Anonymous Anonymous said...

Reminds me of Cain and Abel in Sandman except that one doesn't end up killing the other one I suppose

Eroom Nala

1 March 2007 at 19:45:00 GMT-5  
Blogger Eddie Campbell said...

wha-?
Cain didn't kill Abel?

eddie

1 March 2007 at 19:47:00 GMT-5  
Blogger James Robert Smith said...

Haha. Big man beat up little man!

2 March 2007 at 06:28:00 GMT-5  
Anonymous Anonymous said...

Was it Able killing Cain or vica versa. Didn't one of them always kill the other only to have him come back to life later on to be killed once more ad infinitum

Eroom Nala

3 March 2007 at 22:18:00 GMT-5  
Anonymous Anonymous said...

From Wikipedia

http://en.wikipedia.org/wiki/Cain_and_Abel_%28Sandman%29

Cain frequently kills Abel in a kind of macabre form of obsessive-compulsive disorder, re-enacting the first murder. In the Dreaming, Abel's death is impermanent, and he seems to recover after a few hours. Cain seems unable to control his frequent murders of Abel, and occasionally expresses remorse over them; there is a genuine bond between the two, beneath the surface contempt. Abel remains dedicated to Cain, and frequently dreams of a more harmonious relationship between the two.


Eroom Nala (yet again)

3 March 2007 at 22:20:00 GMT-5  
Blogger Eddie Campbell said...

Eroom,

yup.
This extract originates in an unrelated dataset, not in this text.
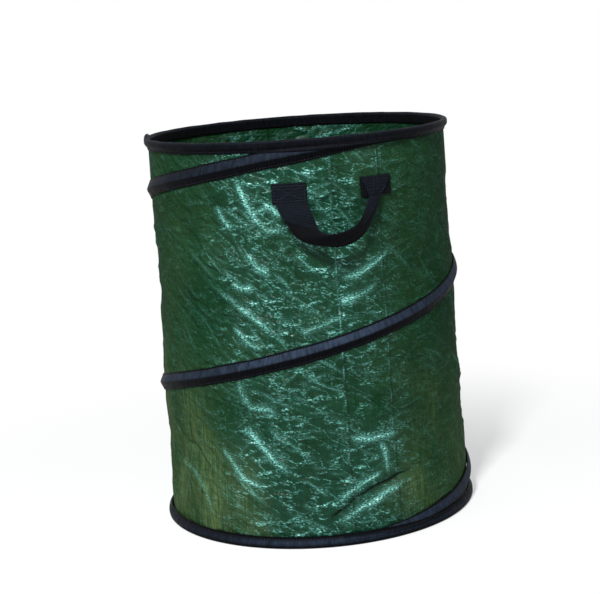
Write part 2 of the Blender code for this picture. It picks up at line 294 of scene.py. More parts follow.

I knows all that.
you wrote:
"except that one doesn't end up killing the other one I suppose"
I was making light of your apparent presumption That Transom didn't kill Mullion, which he did, (tho wikipedia makes no mention of it.)

Eddie

3 March 2007 at 23:07:00 GMT-5  
Anonymous Anonymous said...

Whoops sorry I misunderstood Eddie. I'll have to get our copy of Bacchus #10 up from stack in my library and read it now.

Eroom N.

4 March 2007 at 16:42:00 GMT-5  
Anonymous Anonymous said...

Typical we're supposed to have everything published in NSW at my library but we've only got Bacchus
Issues #1-6 and 9

Eroom Nala

;-(

5 March 2007 at 17:58:00 GMT-5  
Blogger Eddie Campbell said...

the last things i published are missing. i was going to reply at lengtth here then got an idea for a fresh post:
some of the silly reasons why I stopped being a self publisher
so wait for that

(ps. I don't have copies of any of those here in Australia.)